• _Work to be completed_
Output only the lines running from the line bearing "clear_scene()" through the line bearing "in imported if", character for character.
* Start *
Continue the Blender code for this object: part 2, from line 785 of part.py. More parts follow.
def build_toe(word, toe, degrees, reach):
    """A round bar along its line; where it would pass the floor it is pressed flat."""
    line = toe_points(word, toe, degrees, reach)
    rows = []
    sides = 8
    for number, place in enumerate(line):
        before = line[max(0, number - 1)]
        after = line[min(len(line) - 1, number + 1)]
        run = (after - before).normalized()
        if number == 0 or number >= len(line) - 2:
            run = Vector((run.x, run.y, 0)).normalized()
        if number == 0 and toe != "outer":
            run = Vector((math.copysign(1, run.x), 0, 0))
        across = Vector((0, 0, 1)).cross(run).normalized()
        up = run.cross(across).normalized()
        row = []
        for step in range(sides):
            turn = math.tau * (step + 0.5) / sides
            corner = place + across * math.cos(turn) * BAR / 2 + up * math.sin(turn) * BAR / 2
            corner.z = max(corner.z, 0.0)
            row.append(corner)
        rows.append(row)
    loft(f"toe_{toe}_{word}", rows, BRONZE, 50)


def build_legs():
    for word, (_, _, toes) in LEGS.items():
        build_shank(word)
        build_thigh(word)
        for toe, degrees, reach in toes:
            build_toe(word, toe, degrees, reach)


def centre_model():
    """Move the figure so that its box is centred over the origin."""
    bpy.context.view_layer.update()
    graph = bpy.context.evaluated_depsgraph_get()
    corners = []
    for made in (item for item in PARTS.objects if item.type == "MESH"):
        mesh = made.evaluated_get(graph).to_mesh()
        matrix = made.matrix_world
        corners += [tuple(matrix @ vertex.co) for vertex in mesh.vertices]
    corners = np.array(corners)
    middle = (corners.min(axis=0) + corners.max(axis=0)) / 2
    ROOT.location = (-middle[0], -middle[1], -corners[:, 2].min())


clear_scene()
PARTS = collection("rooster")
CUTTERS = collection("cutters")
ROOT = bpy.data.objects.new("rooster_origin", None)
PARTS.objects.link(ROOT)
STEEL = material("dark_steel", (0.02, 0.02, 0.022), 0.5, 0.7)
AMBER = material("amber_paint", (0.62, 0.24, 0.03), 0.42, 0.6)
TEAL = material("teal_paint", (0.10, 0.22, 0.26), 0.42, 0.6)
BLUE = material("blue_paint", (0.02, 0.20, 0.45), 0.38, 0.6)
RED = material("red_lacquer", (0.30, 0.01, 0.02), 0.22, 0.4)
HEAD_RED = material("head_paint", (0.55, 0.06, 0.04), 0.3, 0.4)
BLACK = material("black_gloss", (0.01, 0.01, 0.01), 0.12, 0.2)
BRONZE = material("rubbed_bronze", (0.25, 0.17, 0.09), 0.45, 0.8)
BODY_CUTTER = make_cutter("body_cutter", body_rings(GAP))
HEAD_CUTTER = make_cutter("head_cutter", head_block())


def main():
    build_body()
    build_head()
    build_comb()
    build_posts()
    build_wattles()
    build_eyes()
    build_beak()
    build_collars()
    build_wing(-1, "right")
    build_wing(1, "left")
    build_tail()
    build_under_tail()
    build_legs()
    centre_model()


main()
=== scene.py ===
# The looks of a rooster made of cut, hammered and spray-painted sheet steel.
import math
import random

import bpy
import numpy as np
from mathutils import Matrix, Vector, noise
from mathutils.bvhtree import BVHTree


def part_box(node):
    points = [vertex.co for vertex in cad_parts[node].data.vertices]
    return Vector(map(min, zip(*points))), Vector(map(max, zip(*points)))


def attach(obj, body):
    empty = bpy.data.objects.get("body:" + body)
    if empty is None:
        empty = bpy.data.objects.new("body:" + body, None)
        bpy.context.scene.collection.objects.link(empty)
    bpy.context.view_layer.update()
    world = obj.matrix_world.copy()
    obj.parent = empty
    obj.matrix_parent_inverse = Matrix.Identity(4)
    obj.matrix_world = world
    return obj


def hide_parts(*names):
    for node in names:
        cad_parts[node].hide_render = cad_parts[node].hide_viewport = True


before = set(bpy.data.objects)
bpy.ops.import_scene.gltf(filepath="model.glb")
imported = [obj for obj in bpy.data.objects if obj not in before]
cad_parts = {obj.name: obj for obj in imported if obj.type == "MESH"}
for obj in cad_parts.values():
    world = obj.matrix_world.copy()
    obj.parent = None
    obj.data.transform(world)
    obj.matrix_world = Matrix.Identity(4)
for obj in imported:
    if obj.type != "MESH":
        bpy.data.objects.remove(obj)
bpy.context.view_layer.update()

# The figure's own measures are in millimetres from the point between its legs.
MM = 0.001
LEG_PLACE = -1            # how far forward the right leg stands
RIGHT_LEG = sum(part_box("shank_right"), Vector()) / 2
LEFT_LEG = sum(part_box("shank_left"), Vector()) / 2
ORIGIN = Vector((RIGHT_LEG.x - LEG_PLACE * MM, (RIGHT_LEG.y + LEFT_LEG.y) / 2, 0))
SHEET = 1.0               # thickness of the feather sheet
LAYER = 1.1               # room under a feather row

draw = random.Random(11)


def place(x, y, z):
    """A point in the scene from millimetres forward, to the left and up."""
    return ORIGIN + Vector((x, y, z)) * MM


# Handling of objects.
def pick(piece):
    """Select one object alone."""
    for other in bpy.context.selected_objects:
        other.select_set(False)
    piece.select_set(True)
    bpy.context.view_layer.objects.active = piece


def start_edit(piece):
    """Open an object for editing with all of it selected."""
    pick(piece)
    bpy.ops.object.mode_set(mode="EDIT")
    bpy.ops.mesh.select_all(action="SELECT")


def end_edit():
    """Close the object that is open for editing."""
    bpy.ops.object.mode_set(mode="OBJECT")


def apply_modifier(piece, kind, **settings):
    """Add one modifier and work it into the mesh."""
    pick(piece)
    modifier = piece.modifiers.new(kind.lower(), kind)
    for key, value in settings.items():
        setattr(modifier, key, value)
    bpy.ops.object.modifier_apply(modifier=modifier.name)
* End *
* Start *
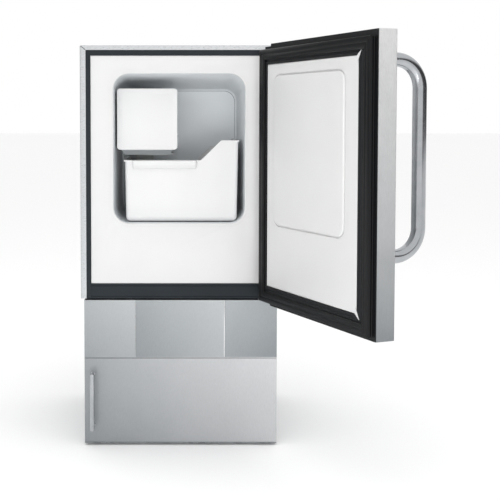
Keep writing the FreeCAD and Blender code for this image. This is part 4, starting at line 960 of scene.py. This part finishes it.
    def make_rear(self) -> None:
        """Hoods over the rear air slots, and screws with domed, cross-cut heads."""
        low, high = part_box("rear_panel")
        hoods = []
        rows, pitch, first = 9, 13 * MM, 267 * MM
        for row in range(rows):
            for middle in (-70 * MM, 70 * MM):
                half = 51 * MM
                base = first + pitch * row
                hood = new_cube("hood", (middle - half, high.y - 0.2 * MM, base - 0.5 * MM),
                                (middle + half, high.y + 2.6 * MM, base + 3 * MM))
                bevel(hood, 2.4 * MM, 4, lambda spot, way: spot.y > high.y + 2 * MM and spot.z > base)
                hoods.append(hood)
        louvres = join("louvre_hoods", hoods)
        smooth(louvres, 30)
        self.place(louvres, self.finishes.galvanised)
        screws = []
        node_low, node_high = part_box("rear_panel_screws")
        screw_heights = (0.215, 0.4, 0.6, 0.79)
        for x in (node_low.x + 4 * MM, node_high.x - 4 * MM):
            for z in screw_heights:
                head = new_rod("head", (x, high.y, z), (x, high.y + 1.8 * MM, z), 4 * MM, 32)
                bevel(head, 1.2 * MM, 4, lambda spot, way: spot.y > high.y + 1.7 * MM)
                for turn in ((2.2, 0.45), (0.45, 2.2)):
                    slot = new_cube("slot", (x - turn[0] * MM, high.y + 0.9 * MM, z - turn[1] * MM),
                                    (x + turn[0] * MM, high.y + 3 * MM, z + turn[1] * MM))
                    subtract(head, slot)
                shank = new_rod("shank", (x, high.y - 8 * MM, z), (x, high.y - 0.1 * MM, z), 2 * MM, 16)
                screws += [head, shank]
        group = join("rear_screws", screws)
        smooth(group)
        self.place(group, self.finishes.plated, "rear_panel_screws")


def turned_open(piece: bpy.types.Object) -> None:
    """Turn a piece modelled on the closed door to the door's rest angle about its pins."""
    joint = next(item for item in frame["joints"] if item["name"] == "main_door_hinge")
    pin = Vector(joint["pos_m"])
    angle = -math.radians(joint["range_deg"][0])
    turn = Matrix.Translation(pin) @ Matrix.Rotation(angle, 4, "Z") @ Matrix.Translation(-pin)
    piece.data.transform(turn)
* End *
• _The output_
clear_scene()
PARTS = collection("rooster")
CUTTERS = collection("cutters")
ROOT = bpy.data.objects.new("rooster_origin", None)
PARTS.objects.link(ROOT)
STEEL = material("dark_steel", (0.02, 0.02, 0.022), 0.5, 0.7)
AMBER = material("amber_paint", (0.62, 0.24, 0.03), 0.42, 0.6)
TEAL = material("teal_paint", (0.10, 0.22, 0.26), 0.42, 0.6)
BLUE = material("blue_paint", (0.02, 0.20, 0.45), 0.38, 0.6)
RED = material("red_lacquer", (0.30, 0.01, 0.02), 0.22, 0.4)
HEAD_RED = material("head_paint", (0.55, 0.06, 0.04), 0.3, 0.4)
BLACK = material("black_gloss", (0.01, 0.01, 0.01), 0.12, 0.2)
BRONZE = material("rubbed_bronze", (0.25, 0.17, 0.09), 0.45, 0.8)
BODY_CUTTER = make_cutter("body_cutter", body_rings(GAP))
HEAD_CUTTER = make_cutter("head_cutter", head_block())


def main():
    build_body()
    build_head()
    build_comb()
    build_posts()
    build_wattles()
    build_eyes()
    build_beak()
    build_collars()
    build_wing(-1, "right")
    build_wing(1, "left")
    build_tail()
    build_under_tail()
    build_legs()
    centre_model()


main()
=== scene.py ===
# The looks of a rooster made of cut, hammered and spray-painted sheet steel.
import math
import random

import bpy
import numpy as np
from mathutils import Matrix, Vector, noise
from mathutils.bvhtree import BVHTree


def part_box(node):
    points = [vertex.co for vertex in cad_parts[node].data.vertices]
    return Vector(map(min, zip(*points))), Vector(map(max, zip(*points)))


def attach(obj, body):
    empty = bpy.data.objects.get("body:" + body)
    if empty is None:
        empty = bpy.data.objects.new("body:" + body, None)
        bpy.context.scene.collection.objects.link(empty)
    bpy.context.view_layer.update()
    world = obj.matrix_world.copy()
    obj.parent = empty
    obj.matrix_parent_inverse = Matrix.Identity(4)
    obj.matrix_world = world
    return obj


def hide_parts(*names):
    for node in names:
        cad_parts[node].hide_render = cad_parts[node].hide_viewport = True


before = set(bpy.data.objects)
bpy.ops.import_scene.gltf(filepath="model.glb")
imported = [obj for obj in bpy.data.objects if obj not in before]
cad_parts = {obj.name: obj for obj in imported if obj.type == "MESH"}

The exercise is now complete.